◆ Work instructions: Make a tally of the lines in the records that include the string "rigid", and give only that number.

◆ Provided records:
# # #

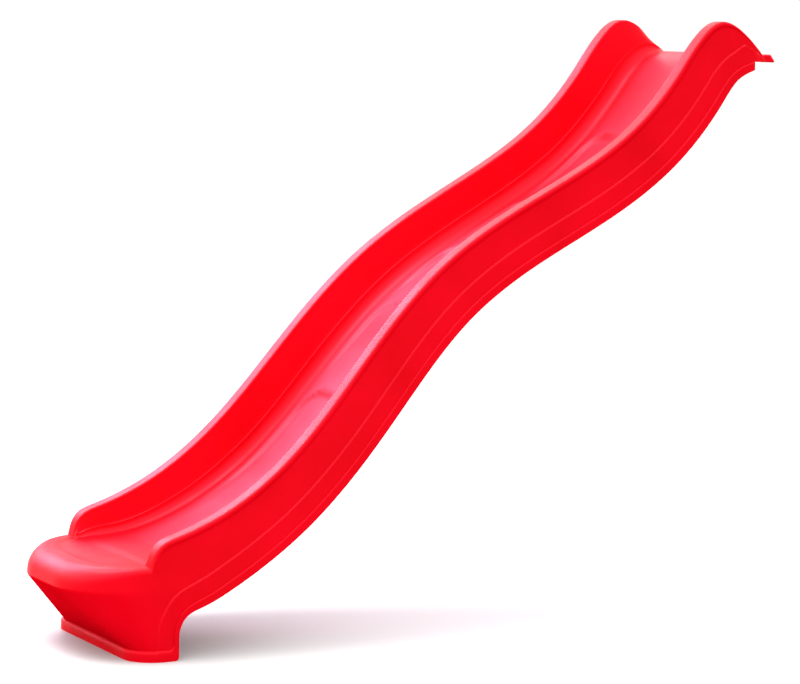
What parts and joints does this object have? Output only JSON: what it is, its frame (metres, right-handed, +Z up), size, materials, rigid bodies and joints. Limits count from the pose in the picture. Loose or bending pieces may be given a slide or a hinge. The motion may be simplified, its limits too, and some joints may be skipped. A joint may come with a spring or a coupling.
{
  "type": "wave slide",
  "caption": "One-piece moulded plastic wave slide with a box foot, waisted trough, rounded rims and a lip that screws down on a raised play platform.",
  "frame": {"origin": "on the ground, under the middle of the slide's overall length and on its mirror plane", "axes": "+X from the exit to the platform, +Y across the slide, +Z up"},
  "size_m": [1.73, 0.4792, 1.3411],
  "materials": {
    "slide_plastic": "smooth semi-gloss moulded polyethylene, coloured through",
    "cap_plastic": "fine satin moulded plastic",
    "zinc_steel": "zinc-plated, lightly grained"
  },
  "bodies": {
    "root": {"slide_body": "slide_plastic", "deck_screws": "zinc_steel", "deck_washers": "zinc_steel", "screw_caps": "cap_plastic"}
  },
  "joints": []
}
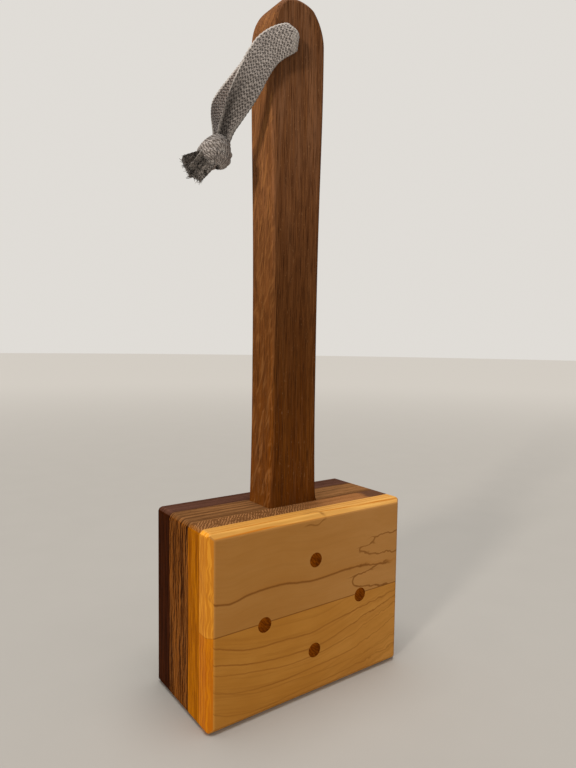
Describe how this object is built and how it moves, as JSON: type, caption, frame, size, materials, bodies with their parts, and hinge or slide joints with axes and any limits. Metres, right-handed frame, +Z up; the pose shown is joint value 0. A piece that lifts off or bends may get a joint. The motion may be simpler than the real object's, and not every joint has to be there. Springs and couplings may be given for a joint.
{
  "type": "wooden mallet",
  "caption": "Joiner's mallet with a laminated rectangular wooden head, a dowelled through handle with a rounded top, and a knotted tape lanyard through the handle.",
  "frame": {"origin": "middle of the head's underside, on the surface that the mallet stands on", "axes": "+Z up along the handle towards its grip end, +X along the head from the left striking face to the right one, -Y out of the maple cheek"},
  "size_m": [0.129, 0.062, 0.373],
  "materials": {
    "handle_oak": "oiled oak, straight coarse grain",
    "maple": "oiled maple, fine grain with dark growth lines",
    "ray_oak": "oiled oak with ray flecks",
    "brown_core": "oiled brown hardwood, coarse streaky grain",
    "dark_wood": "oiled dark hardwood, fine grain",
    "dowel_wood": "oiled hardwood end grain",
    "tape": "heather grey woven cotton tape"
  },
  "bodies": {
    "mallet": {"handle": "handle_oak", "maple_cheek_upper": "maple", "maple_cheek_lower": "maple", "oak_layer": "ray_oak", "core_block_left": "brown_core", "core_block_right": "brown_core", "dark_cheek": "dark_wood", "dowel_upper": "dowel_wood", "dowel_lower": "dowel_wood", "dowel_left": "dowel_wood", "dowel_right": "dowel_wood"},
    "lanyard": {"lanyard_front_strap": "tape", "lanyard_back_strap": "tape", "lanyard_knot": "tape", "lanyard_tail_long": "tape", "lanyard_tail_short": "tape"}
  },
  "joints": [
    {"name": "lanyard_swing", "type": "hinge", "parent": "mallet", "child": "lanyard", "pos_m": [-0.004, 0.002, 0.352], "axis": [0, 1, 0], "range_deg": [0, 270]}
  ]
}
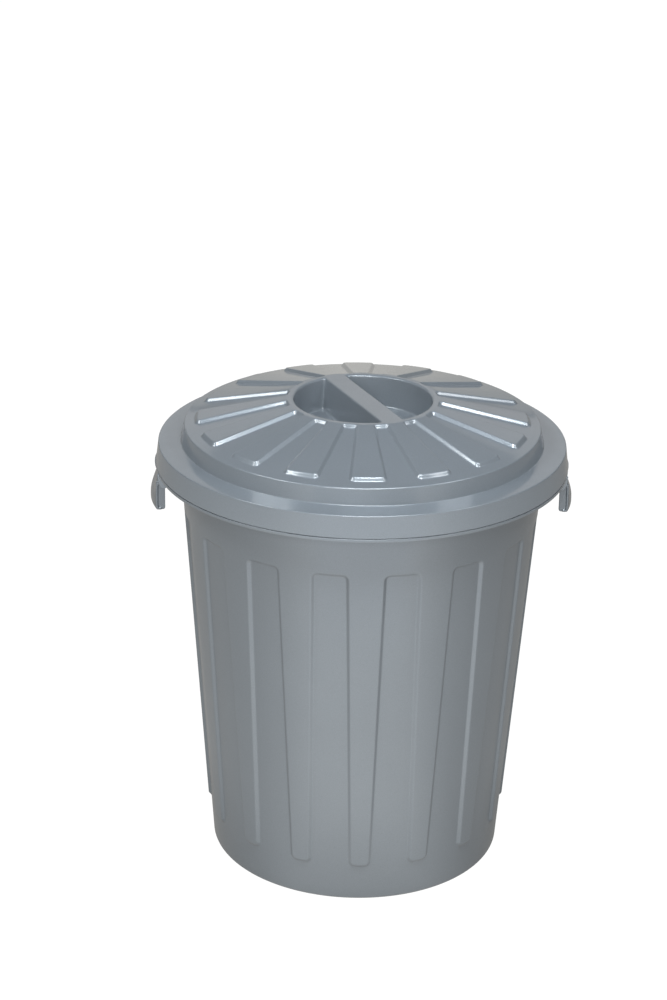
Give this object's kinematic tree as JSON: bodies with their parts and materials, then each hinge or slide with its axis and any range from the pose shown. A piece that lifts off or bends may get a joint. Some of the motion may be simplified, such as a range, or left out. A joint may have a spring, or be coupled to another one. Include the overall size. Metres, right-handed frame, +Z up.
{
  "type": "trash can with lid",
  "caption": "Round tapered trash can with raised ribs, a lift-off lid with radial bars and a recessed grab bar, and a swing handle hanging under the rim on each side.",
  "frame": {"origin": "centre of the base's resting face", "axes": "+Z up along the can's axis; the two handles are at +X and -X; a rib of the can faces -Y, the side that the picture shows"},
  "size_m": [0.483, 0.47, 0.553],
  "materials": {
    "bin_body": "silver-grey moulded plastic, satin gloss",
    "lid": "silver-grey moulded plastic, satin gloss",
    "left_handle": "silver-grey moulded plastic, satin gloss",
    "right_handle": "silver-grey moulded plastic, satin gloss"
  },
  "bodies": {
    "can": {"bin_body": "bin_body"},
    "lid": {"lid": "lid"},
    "left_handle": {"left_handle": "left_handle"},
    "right_handle": {"right_handle": "right_handle"}
  },
  "joints": [
    {"name": "lid_lift", "type": "slide", "parent": "can", "child": "lid", "axis": [0, 0, 1], "range_m": [0, 0.3]},
    {"name": "left_handle_swing", "type": "hinge", "parent": "can", "child": "left_handle", "pos_m": [-0.2262, 0, 0.466], "axis": [0, 1, 0], "range_deg": [0, 75]},
    {"name": "right_handle_swing", "type": "hinge", "parent": "can", "child": "right_handle", "pos_m": [0.2262, 0, 0.466], "axis": [0, -1, 0], "range_deg": [0, 75]}
  ]
}
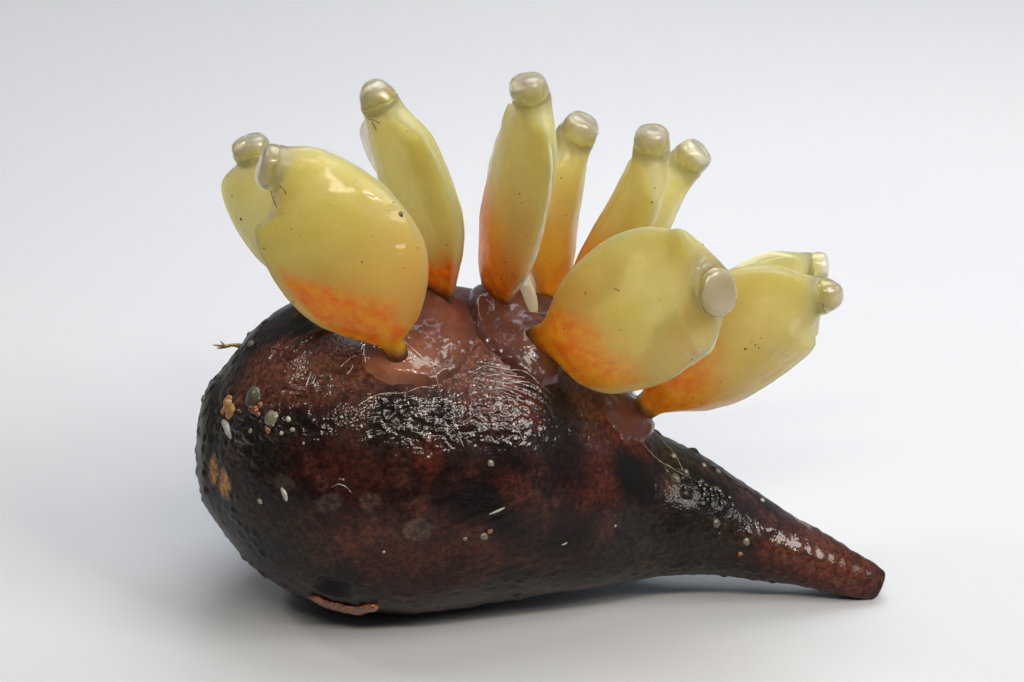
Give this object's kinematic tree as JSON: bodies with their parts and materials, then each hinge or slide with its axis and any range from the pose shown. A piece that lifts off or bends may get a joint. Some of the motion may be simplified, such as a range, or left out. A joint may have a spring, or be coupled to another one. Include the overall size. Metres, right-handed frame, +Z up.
{
  "type": "sea snail egg capsules on a stalked sea squirt",
  "caption": "Brown leathery pear-shaped body with a ringed tapering tail, bearing a crown of stalked translucent yellow egg capsules with clear plugs, as a still specimen",
  "frame": {"origin": "middle of the small flat that the bulb of the body rests on", "axes": "+X from the blunt end to the tail tip, +Y away from the front side, +Z up"},
  "size_m": [0.0456, 0.023, 0.0386],
  "materials": {
    "leathery_skin": "wet, wrinkled brown leathery skin with glossy film",
    "tail_skin": "wet, granular greenish-black to red-brown ringed skin",
    "basal_membrane": "glossy translucent reddish-brown film",
    "capsule_stalk": "pale translucent yellow, smooth and wet",
    "capsule_wall": "translucent yellow capsule wall with orange egg mass at its base, glossy",
    "capsule_plug": "clear, slightly milky plug, glossy"
  },
  "bodies": {
    "root": {"body": "leathery_skin", "tail_root": "tail_skin", "tail_tip": "tail_skin", "membrane_left": "basal_membrane", "membrane_middle": "basal_membrane", "membrane_right": "basal_membrane", "capsule_01_stalk": "capsule_stalk", "capsule_01_sac": "capsule_wall", "capsule_01_cap": "capsule_plug", "capsule_02_stalk": "capsule_stalk", "capsule_02_sac": "capsule_wall", "capsule_02_cap": "capsule_plug", "capsule_03_stalk": "capsule_stalk", "capsule_03_sac": "capsule_wall", "capsule_03_cap": "capsule_plug", "capsule_04_stalk": "capsule_stalk", "capsule_04_sac": "capsule_wall", "capsule_04_cap": "capsule_plug", "capsule_05_stalk": "capsule_stalk", "capsule_05_sac": "capsule_wall", "capsule_05_cap": "capsule_plug", "capsule_06_stalk": "capsule_stalk", "capsule_06_sac": "capsule_wall", "capsule_06_cap": "capsule_plug", "capsule_07_stalk": "capsule_stalk", "capsule_07_sac": "capsule_wall", "capsule_07_cap": "capsule_plug", "capsule_08_stalk": "capsule_stalk", "capsule_08_sac": "capsule_wall", "capsule_08_cap": "capsule_plug", "capsule_09_stalk": "capsule_stalk", "capsule_09_sac": "capsule_wall", "capsule_09_cap": "capsule_plug", "capsule_10_stalk": "capsule_stalk", "capsule_10_sac": "capsule_wall", "capsule_10_cap": "capsule_plug"}
  },
  "joints": []
}
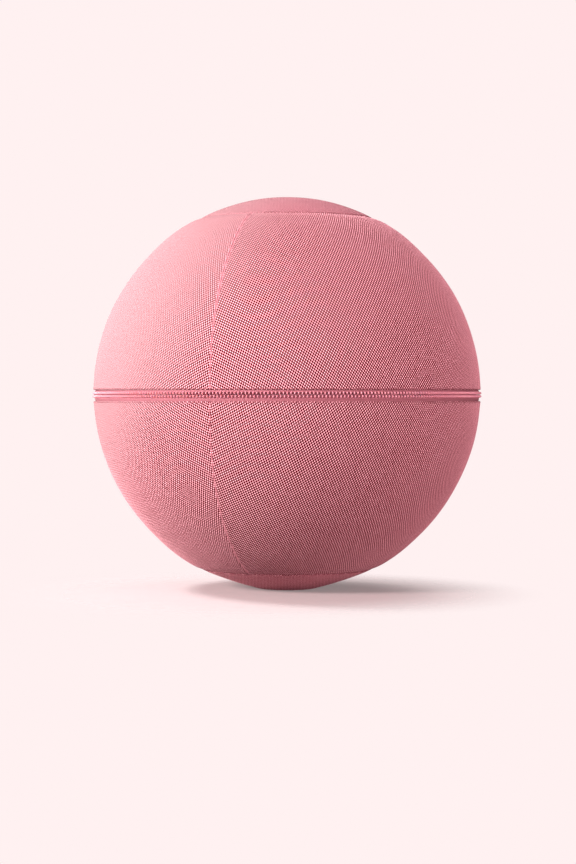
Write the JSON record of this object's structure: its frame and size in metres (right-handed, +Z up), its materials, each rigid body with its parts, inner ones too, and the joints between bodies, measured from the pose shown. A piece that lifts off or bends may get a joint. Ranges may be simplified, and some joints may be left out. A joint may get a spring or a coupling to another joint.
{
  "type": "exercise ball",
  "caption": "Inflatable sitting and exercise ball in a round mesh-fabric cover, with a zip all round its equator, cap and side panels, and a small flat patch to rest on.",
  "frame": {"origin": "centre of the flat patch on which the ball rests on the floor", "axes": "+Z up through the ball's centre, -Y towards the front, with the zip's parked slider at the back on the left of +Y"},
  "size_m": [0.6532, 0.6518, 0.6576],
  "materials": {
    "mesh_cloth": "matte",
    "seam_binding": "matte",
    "zip_tape_cloth": "matte",
    "zip_coil_plastic": "satin",
    "slider_metal": "satin",
    "ball_film": "satin",
    "valve_plastic": "gloss"
  },
  "bodies": {
    "base": {"inner_ball": "ball_film", "valve_seat": "valve_plastic", "valve_plug": "valve_plastic", "lower_gore_1": "mesh_cloth", "lower_gore_2": "mesh_cloth", "lower_gore_3": "mesh_cloth", "lower_gore_seam_1": "seam_binding", "lower_gore_seam_2": "seam_binding", "lower_gore_seam_3": "seam_binding", "lower_cap": "mesh_cloth", "lower_cap_welt": "seam_binding", "lower_zip_tape": "zip_tape_cloth", "lower_zip_coil": "zip_coil_plastic", "zip_top_stop": "slider_metal", "zip_bottom_stop": "slider_metal", "rear_join": "mesh_cloth"},
    "upper_cover": {"upper_gore_1": "mesh_cloth", "upper_gore_2": "mesh_cloth", "upper_gore_3": "mesh_cloth", "upper_gore_seam_1": "seam_binding", "upper_gore_seam_2": "seam_binding", "upper_gore_seam_3": "seam_binding", "upper_cap": "mesh_cloth", "upper_cap_welt": "seam_binding", "upper_zip_tape": "zip_tape_cloth", "upper_zip_coil": "zip_coil_plastic"},
    "slider": {"zip_slider": "slider_metal"},
    "pull": {"pull_tab": "slider_metal"}
  },
  "joints": [
    {"name": "cover_opening", "type": "hinge", "parent": "base", "child": "upper_cover", "pos_m": [0, 0.3234, 0.326], "axis": [-1, 0, 0], "range_deg": [0, 95]},
    {"name": "slider_travel", "type": "hinge", "parent": "base", "child": "slider", "pos_m": [0, 0, 0.326], "axis": [0, 0, 1], "range_deg": [0, 335]},
    {"name": "pull_swing", "type": "hinge", "parent": "slider", "child": "pull", "pos_m": [-0.07158, 0.32286, 0.326], "axis": [0, 0, -1], "range_deg": [0, 180]}
  ]
}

# # #

◆ Exercise output: 2